The exposed PWRRUN midsole foam is relatively durable against abrasions and scuffing so it doesn’t show much wear after the first couple of runs. I’ve been impressed with how little wear is showing after about 80 km of running in it but the outsole still won’t be as durable as a daily trainer which has much more outsole rubber coverage.
The uncovered midsole foam which forms the outsole gives the Kinvara really padded, quiet landings with a good level of ground feel which makes runs feel engaging. Transitions feel incredibly smooth due to the exposed midsole foam which forms the outsole.

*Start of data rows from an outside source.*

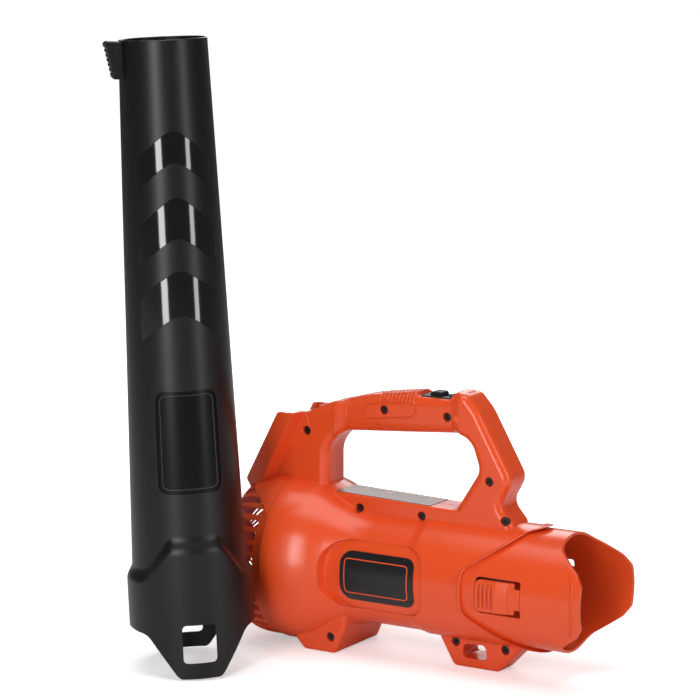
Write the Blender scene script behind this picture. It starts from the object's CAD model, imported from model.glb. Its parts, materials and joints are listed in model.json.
import json
import math
import bmesh
import bpy
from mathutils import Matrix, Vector
from mathutils.bvhtree import BVHTree


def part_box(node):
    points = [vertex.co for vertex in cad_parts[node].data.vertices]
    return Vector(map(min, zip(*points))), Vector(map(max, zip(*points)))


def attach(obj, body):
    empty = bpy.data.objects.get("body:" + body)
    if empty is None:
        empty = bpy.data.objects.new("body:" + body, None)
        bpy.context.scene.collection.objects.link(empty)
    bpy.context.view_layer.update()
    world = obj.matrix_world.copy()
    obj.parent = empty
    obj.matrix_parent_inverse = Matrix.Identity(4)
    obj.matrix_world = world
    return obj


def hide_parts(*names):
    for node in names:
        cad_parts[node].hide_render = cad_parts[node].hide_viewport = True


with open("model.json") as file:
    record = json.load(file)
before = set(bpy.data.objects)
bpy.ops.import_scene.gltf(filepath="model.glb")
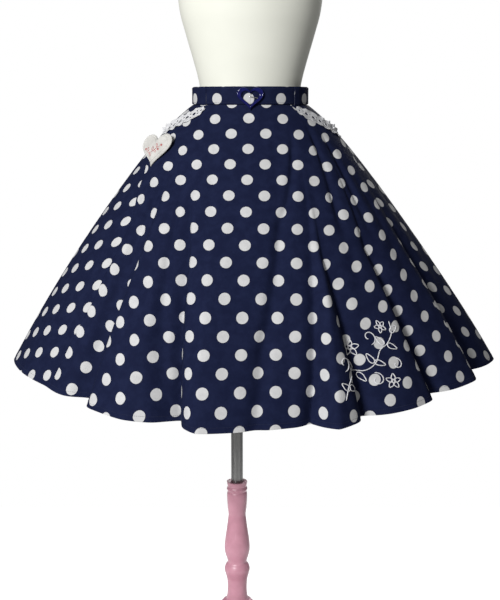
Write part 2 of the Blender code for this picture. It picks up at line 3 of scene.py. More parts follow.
import bmesh
import bpy
import numpy as np
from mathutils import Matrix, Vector


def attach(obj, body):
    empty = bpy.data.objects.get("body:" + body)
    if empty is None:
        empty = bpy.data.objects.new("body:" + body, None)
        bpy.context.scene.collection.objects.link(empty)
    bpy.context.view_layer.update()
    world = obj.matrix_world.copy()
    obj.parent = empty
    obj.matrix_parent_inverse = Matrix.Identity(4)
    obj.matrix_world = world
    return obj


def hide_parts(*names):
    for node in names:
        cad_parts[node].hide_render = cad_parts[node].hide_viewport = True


# Circle skirt with belt, heart buckle and lace pockets, on a dress form with a turned stand.
# Metres, +Z up, the front faces -Y. Left and right are as seen from the front.

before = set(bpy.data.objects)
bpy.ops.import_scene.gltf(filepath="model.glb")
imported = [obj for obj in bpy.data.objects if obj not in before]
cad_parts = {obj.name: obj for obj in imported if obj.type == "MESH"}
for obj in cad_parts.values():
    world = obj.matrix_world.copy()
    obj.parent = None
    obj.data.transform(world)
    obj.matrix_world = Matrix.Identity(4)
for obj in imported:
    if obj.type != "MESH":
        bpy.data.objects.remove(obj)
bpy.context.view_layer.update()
print("frame loaded")

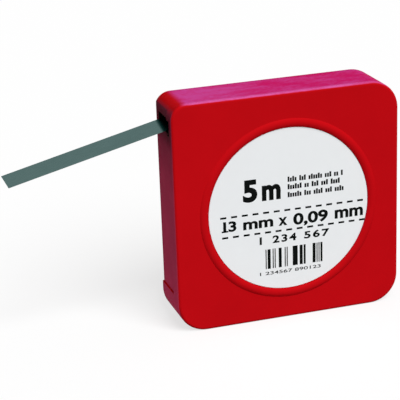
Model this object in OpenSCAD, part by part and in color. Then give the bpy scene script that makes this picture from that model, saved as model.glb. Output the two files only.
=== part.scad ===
// Feeler gauge strip roll: a flat moulded case that holds a coil of thin steel strip, with the
// strip's free end standing out of a slot high in the left side.
// X runs along the label face, Y from the label face to the back, Z up. The origin is under the
// middle of the case, on the surface that the case stands on.

/* [Case] */
// Width of the case, along its label face
case_w = 80; // [76:1:88]
// Height of the case, standing on its base
case_h = 80; // [77:1:90]
// Depth of the case, from its label face to its back
case_d = 19.4; // [17.8:0.2:30]
// Radius of three of the corners, seen from the front
corner_r = 10; // [7:0.5:12]
// Radius of the upper left corner, over the strip
exit_corner_r = 5.5; // [4:0.5:8]
// Rounding of the edge round the label face
edge_r = 1; // [0.4:0.1:1.5]
// Rounding of the edge round the back
back_edge_r = 0.75; // [0.4:0.05:1.2]
// Thickness of the side walls
wall = 2; // [1.7:0.1:2.6]
// Thickness of the label face
face_t = 1.8; // [1.5:0.1:2.6]
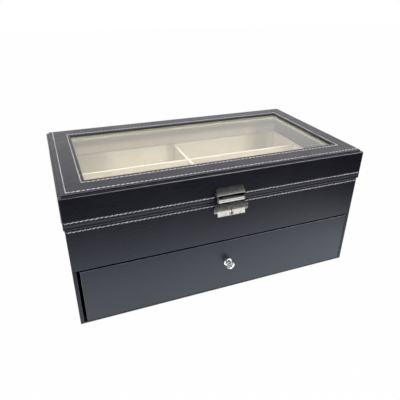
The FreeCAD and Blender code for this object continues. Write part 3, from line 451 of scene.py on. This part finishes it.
def nickel(name, tint=NICKEL_TINT, smudge=0.7, darkening=(), hole=None):
    """Nickel-plated sheet: polished, with fine scratches, cloudy spots, and darkening at the given heights:
    dirt, painted dark reflection and painted shade.

    Each step of the darkening is a height, how much it covers there, and how dull the plating is there.
    A hole, given by its lowest and highest corner, has its shadow painted black inside.
    """
    material, tree = new_material(name)
    place = object_coordinates(tree)
    clouds = noise(tree, place, scale=190.0, detail=6.0, roughness=0.65, distortion=0.8)
    scratches = noise(tree, object_coordinates(tree, SCRATCH_LAY), scale=900.0, detail=3.0, roughness=0.6)
    dull = tuple(channel * (1.0 - SMUDGE_LOSS * smudge) for channel in tint)
    bright = tuple(min(1.0, channel * POLISH_GAIN) for channel in tint)
    colour = ramp(tree, clouds, ((0.36, dull), (0.52, tint), (0.75, bright)))
    rough = maths(tree, "ADD", spread(tree, clouds, (0.3, 0.7), (0.20, 0.11)),
                  spread(tree, scratches, (0.3, 0.7), (-0.02, 0.03)))
    # Dirt with painted dark reflection and painted shade, by height.
    if darkening:
        bottom, top = darkening[0][0], darkening[-1][0]
        rise = spread(tree, axes_of(tree, place)["Z"], (bottom, top), (0.0, 1.0))
        places = [(height - bottom) / (top - bottom) for height, _, _ in darkening]
        cover = ramp(tree, rise, [(at, (covered,) * 3) for at, (_, covered, _) in zip(places, darkening)])
        matt = ramp(tree, rise, [(at, (dullness,) * 3) for at, (_, _, dullness) in zip(places, darkening)])
        specks = noise(tree, place, scale=420.0, detail=3.0, roughness=0.6)
        spots = spread(tree, specks, (0.35, 0.62), (0.72, 1.12))
        colour = blend_colours(tree, maths(tree, "MULTIPLY", cover, spots), colour, GRIME_AND_DARK_REFLECTION)
        rough = maths(tree, "MAXIMUM", rough, matt)
    # Painted shadow inside the hole.
    if hole is not None:
        colour = blend_colours(tree, inside_box(tree, place, *hole), colour, HOLE_SHADOW)
    principled(tree, Base_Color=colour, Roughness=rough, Metallic=1.0,
               Normal=bump(tree, scratches, 0.003 * MM, 0.5, bump(tree, clouds, 0.04 * MM, 0.5)))
    return material


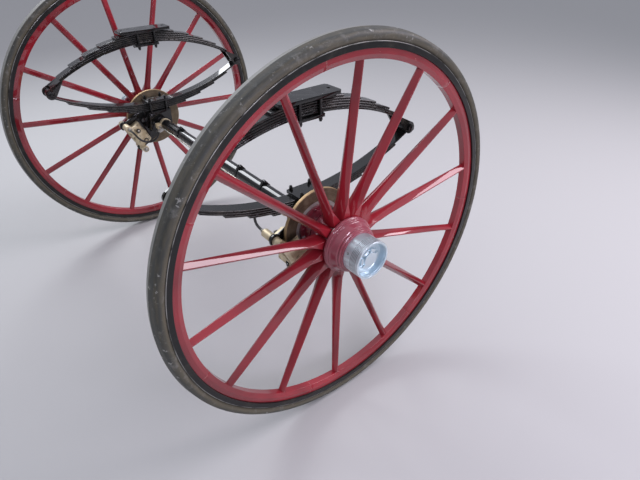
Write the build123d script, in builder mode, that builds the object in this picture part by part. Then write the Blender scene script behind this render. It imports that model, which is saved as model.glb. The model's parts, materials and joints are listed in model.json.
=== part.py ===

I think the Kinvara 14 is a good update. The Kinvara series has never appealed to me but this beefed up version has been modernised and it made me want to purchase it. This is a fun trainer to use because of how smooth, natural and engaging its ride feels. I predict that this 14th version will raise the Kinvara’s popularity once again.
Of course, there will be Kinvara loyalists who will say that this reimagined Kinvara is not how the Kinvara is supposed to be. It used to be a firm, lean trainer.
When the first Kinvara came out in 2010, the running shoe landscape was a far different one to how it is now and since then, runners’ preferences and tastes have evolved. The Kinvara should change and adapt to remain exciting and relevant; this latest version certainly has.
If you felt like the Saucony Ride was too bulky and slow, the Kinvara 14 is a much lighter, more nimble shoe which can be used as a daily trainer because of its thicker, updated sole unit. The Kinvara 14 isn’t as durable as the Ride 15 but it’s also cheaper.
If you don’t like stiff, plated trainers the Kinvara 14 is an excellent speed trainer. It’s light, responsive, and comfortable. It doesn’t provide much mechanical speed assistance so it makes you work harder to increase your speed than the typical plated speed shoe.
I prefer using the Kinvara 14 for easy and steady-paced runs. I like the speed assistance that a plate provides so for me, the Kinvara’s forefoot is too flexible and not snappy enough for speedwork.
The Kinvara Pro coming out next year will have a plate with a much thicker midsole and will be more equipped to handle tempo runs and races.